— Start of Dataset content —
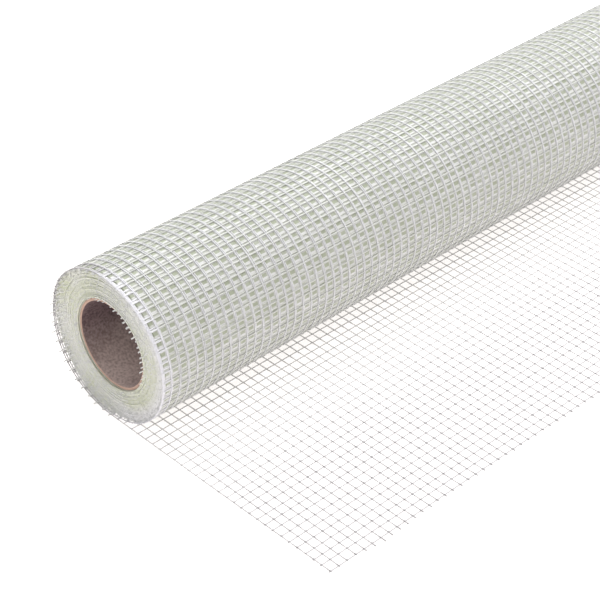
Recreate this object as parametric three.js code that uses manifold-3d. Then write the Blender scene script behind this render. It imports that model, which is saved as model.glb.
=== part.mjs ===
// A roll of fibreglass reinforcing mesh, wound on a cardboard core. It lies on the floor with
// its free end unrolled. Lengths are in millimetres, and +Z is up. The roll's axis is along X,
// and the free end lies on the floor towards -Y. The origin is on the floor, under the axis and
// half way along the outer turn. The mesh is one continuous strip, the web. Its threads are
// finer than this model goes, so the web is drawn as wound bulk and a sheet with a coarse grid.
import * as THREE from "three";
import { mergeVertices } from "three/addons/utils/BufferGeometryUtils.js";
import Module from "manifold-3d";

// The web, a strip of mesh.
const webWidth = 1000;
const webThickness = 0.5;
const looseEndLength = 147; // from under the axis to the tips of the cut threads
const cellsAcross = 12; // the free end's plain grid of openings, far coarser than the real mesh
const cellsAlong = 2;
const barWidth = 5; // between the openings and round them

// The core, a cardboard tube.
const coreBore = 43;
const coreWall = 1.5;
const coreLength = 1000;
const coreClearance = 0.3; // between the core and the first turn

// The wound turns.
const woundDepth = 15.2; // from the first turn to the last but one
const edgeDrift = 3; // how far the core and the inner turns lie towards +X of the outer turn
const bandCount = 8; // the turns' edges stand in bands, which show as rings on both ends
const bandStagger = 0.5; // every other band stands back by this much
const turnOverlap = 0.1; // how far the outer turn bites into the wound bulk, to be one solid

// The outer turn hangs loose low on the back of the roll.
const looseBulge = 1.5;
const looseCentre = 55; // degrees round from the floor, towards +Y
const looseHalfSpan = 45; // degrees

const segments = 72; // sides of every round surface

const coreOuterRadius = coreBore / 2 + coreWall;
const woundInnerRadius = coreOuterRadius + coreClearance;
const outerTurnInnerRadius = woundInnerRadius + woundDepth;
const rollRadius = outerTurnInnerRadius + webThickness;
const sideAngle = (2 * Math.PI) / segments;
const firstCorner = sideAngle / 2; // so that one side, not a corner, lies on the floor
const axisHeight = rollRadius * Math.cos(firstCorner);

const wasm = await Module();
wasm.setup();

function toSolid(geometry) {
  const bare = geometry.clone();
  bare.deleteAttribute("normal");
  bare.deleteAttribute("uv");
  const merged = mergeVertices(bare, 1e-4);
  return new wasm.Manifold(
    new wasm.Mesh({
      numProp: 3,
      vertProperties: merged.attributes.position.array,
      triVerts: new Uint32Array(merged.index.array),
    }),
  );
}

function toGeometry(solid) {
  const mesh = solid.getMesh();
  const geometry = new THREE.BufferGeometry();
  geometry.setAttribute("position", new THREE.BufferAttribute(mesh.vertProperties, 3));
  geometry.setIndex(new THREE.BufferAttribute(mesh.triVerts, 1));
  geometry.computeVertexNormals();
  return geometry;
}

// Turns a closed profile about the roll's axis. A profile point is (radius, place along X).
function turned(profile) {
  const geometry = new THREE.LatheGeometry(profile, segments, firstCorner, 2 * Math.PI);
  return geometry.rotateZ(-Math.PI / 2).translate(0, 0, axisHeight);
}

// The cardboard tube, cut square at both ends.
function coreTube() {
  const nearEnd = edgeDrift - coreLength / 2;
  const farEnd = edgeDrift + coreLength / 2;
  return turned([
    new THREE.Vector2(coreBore / 2, nearEnd),
    new THREE.Vector2(coreOuterRadius, nearEnd),
    new THREE.Vector2(coreOuterRadius, farEnd),
    new THREE.Vector2(coreBore / 2, farEnd),
    new THREE.Vector2(coreBore / 2, nearEnd),
  ]);
}

// All turns but the last, as one turned solid with a bore. The web is as wide at every turn, so
// a band that stands back at the near end stands out by as much at the far end.
function woundTurns() {
  const bandDepth = (woundDepth + turnOverlap) / bandCount;
  const nearEnd = [];
  const farEnd = [];
  for (let band = 0; band < bandCount; band++) {
    const drift = edgeDrift + (band % 2) * bandStagger;
    const inner = woundInnerRadius + band * bandDepth;
    const outer = inner + bandDepth;
    nearEnd.push(new THREE.Vector2(inner, drift - webWidth / 2));
    nearEnd.push(new THREE.Vector2(outer, drift - webWidth / 2));
    farEnd.push(new THREE.Vector2(inner, drift + webWidth / 2));
    farEnd.push(new THREE.Vector2(outer, drift + webWidth / 2));
  }
  return turned([...nearEnd, ...farEnd.reverse(), nearEnd[0]]);
}

// How far the outer turn hangs off the roll, at an angle round from the floor towards +Y.
function looseness(angle) {
  const share = (THREE.MathUtils.radToDeg(angle) - looseCentre) / looseHalfSpan;
  return Math.abs(share) < 1 ? looseBulge * Math.cos((share * Math.PI) / 2) ** 2 : 0;
}

// A closed outline round the axis, in the plane of the roll's end, as (y, height over the axis).
function outline(radius) {
  return Array.from({ length: segments }, (_, corner) => {
    const angle = firstCorner + corner * sideAngle;
    const reach = radius + looseness(angle);
    return new THREE.Vector2(reach * Math.sin(angle), -reach * Math.cos(angle));
  });
}

// The last turn, a sheet bent once round the roll.
function outerTurn() {
  const shape = new THREE.Shape(outline(rollRadius));
  shape.holes.push(new THREE.Path(outline(outerTurnInnerRadius)));
  const geometry = new THREE.ExtrudeGeometry(shape, { depth: webWidth, bevelEnabled: false });
  // The outline's own x and y become Y and Z, and the depth becomes X.
  const toRoll = new THREE.Matrix4().makeBasis(
    new THREE.Vector3(0, 1, 0),
    new THREE.Vector3(0, 0, 1),
    new THREE.Vector3(1, 0, 0),
  );
  return geometry.applyMatrix4(toRoll).translate(-webWidth / 2, 0, axisHeight);
}

// A flat block of the web's thickness that lies on the floor.
function slab(left, right, near, far) {
  const geometry = new THREE.BoxGeometry(right - left, far - near, webThickness);
  return toSolid(geometry.translate((left + right) / 2, (near + far) / 2, webThickness / 2));
}

// The free end, a sheet with a grid of openings. It runs on from the outer turn where it meets
// the floor, and no opening reaches under the axis.
function looseEnd() {
  const behindAxis = rollRadius * Math.sin(firstCorner);
  const cellWidth = (webWidth - barWidth) / cellsAcross;
  const cellLength = (looseEndLength - behindAxis - barWidth) / cellsAlong;
  const cells = [];
  for (let column = 0; column < cellsAcross; column++) {
    for (let row = 0; row < cellsAlong; row++) {
      const left = barWidth + column * cellWidth - webWidth / 2;
      const near = barWidth + row * cellLength - looseEndLength;
      cells.push(slab(left, left + cellWidth - barWidth, near, near + cellLength - barWidth));
    }
  }
  const sheet = slab(-webWidth / 2, webWidth / 2, -looseEndLength, behindAxis);
  return sheet.subtract(wasm.Manifold.union(cells));
}

function meshWeb() {
  const wound = toSolid(woundTurns());
  const lastTurn = toSolid(outerTurn());
  return toGeometry(wound.add(lastTurn).add(looseEnd()));
}

const cardboard = new THREE.MeshStandardMaterial({ color: 0xa08472, roughness: 0.9, metalness: 0 });
const coatedGlass = new THREE.MeshStandardMaterial({ color: 0xdde0d3, roughness: 0.45, metalness: 0 });

function named(name, geometry, material) {
  const mesh = new THREE.Mesh(geometry, material);
  mesh.name = name;
  return mesh;
}

const roll = new THREE.Group();
roll.add(named("core_tube", coreTube(), cardboard));
roll.add(named("mesh_web", meshWeb(), coatedGlass));

export default roll;
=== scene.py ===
import math

import bpy
import numpy as np
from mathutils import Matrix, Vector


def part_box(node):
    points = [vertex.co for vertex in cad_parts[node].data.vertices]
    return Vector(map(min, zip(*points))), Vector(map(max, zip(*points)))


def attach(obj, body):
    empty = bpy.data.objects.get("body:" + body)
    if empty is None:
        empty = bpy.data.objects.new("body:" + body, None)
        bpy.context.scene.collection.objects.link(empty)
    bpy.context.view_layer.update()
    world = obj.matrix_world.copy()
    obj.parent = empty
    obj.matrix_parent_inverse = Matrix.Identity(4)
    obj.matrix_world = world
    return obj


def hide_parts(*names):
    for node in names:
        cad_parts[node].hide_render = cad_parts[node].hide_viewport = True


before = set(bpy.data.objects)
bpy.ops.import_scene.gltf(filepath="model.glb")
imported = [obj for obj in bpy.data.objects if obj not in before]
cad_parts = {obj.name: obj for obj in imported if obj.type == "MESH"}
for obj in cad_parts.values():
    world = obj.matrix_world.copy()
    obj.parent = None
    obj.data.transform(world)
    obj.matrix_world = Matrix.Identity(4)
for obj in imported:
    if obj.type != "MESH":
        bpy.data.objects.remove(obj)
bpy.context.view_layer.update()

# Camera
# A long lens looks down along the roll from its near end. The photograph's own mesh, which lies
# flat and square on the floor, gave the lens, the place and the three turns.
SENSOR_WIDTH_MM, LENS_MM = 36, 120.8
CAMERA_PLACE = (-0.9349, -0.5857, 0.5826)
CAMERA_TILT, CAMERA_ROLL, CAMERA_HEADING = 54.432, 0.158, -43.568
SIGHT_LIMIT = 50
camera = bpy.data.objects.new("camera", bpy.data.cameras.new("camera"))
camera.data.sensor_width, camera.data.lens = SENSOR_WIDTH_MM, LENS_MM
camera.location = CAMERA_PLACE
camera.rotation_euler = [math.radians(a) for a in (CAMERA_TILT, CAMERA_ROLL, CAMERA_HEADING)]
camera.data.clip_end = SIGHT_LIMIT
bpy.context.collection.objects.link(camera)
bpy.context.scene.camera = camera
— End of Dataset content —
Repeat exactly, please, each line from the beginning of the data through the line with "const coreClearance = 0.3;" in it, and only those lines.

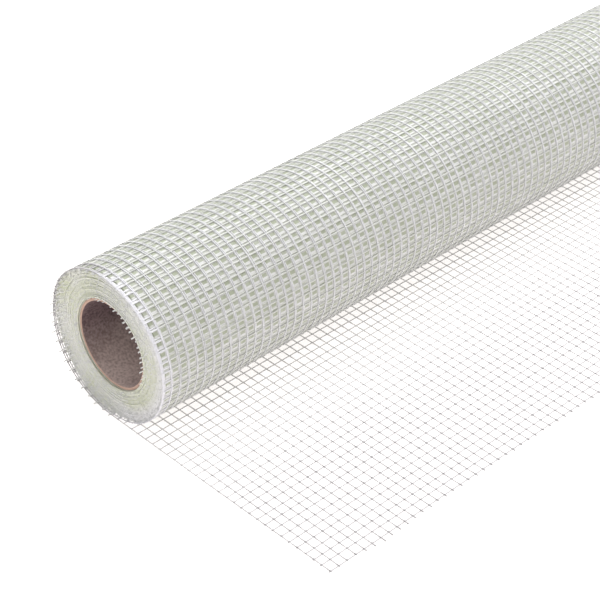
Recreate this object as parametric three.js code that uses manifold-3d. Then write the Blender scene script behind this render. It imports that model, which is saved as model.glb.
=== part.mjs ===
// A roll of fibreglass reinforcing mesh, wound on a cardboard core. It lies on the floor with
// its free end unrolled. Lengths are in millimetres, and +Z is up. The roll's axis is along X,
// and the free end lies on the floor towards -Y. The origin is on the floor, under the axis and
// half way along the outer turn. The mesh is one continuous strip, the web. Its threads are
// finer than this model goes, so the web is drawn as wound bulk and a sheet with a coarse grid.
import * as THREE from "three";
import { mergeVertices } from "three/addons/utils/BufferGeometryUtils.js";
import Module from "manifold-3d";

// The web, a strip of mesh.
const webWidth = 1000;
const webThickness = 0.5;
const looseEndLength = 147; // from under the axis to the tips of the cut threads
const cellsAcross = 12; // the free end's plain grid of openings, far coarser than the real mesh
const cellsAlong = 2;
const barWidth = 5; // between the openings and round them

// The core, a cardboard tube.
const coreBore = 43;
const coreWall = 1.5;
const coreLength = 1000;
const coreClearance = 0.3; // between the core and the first turn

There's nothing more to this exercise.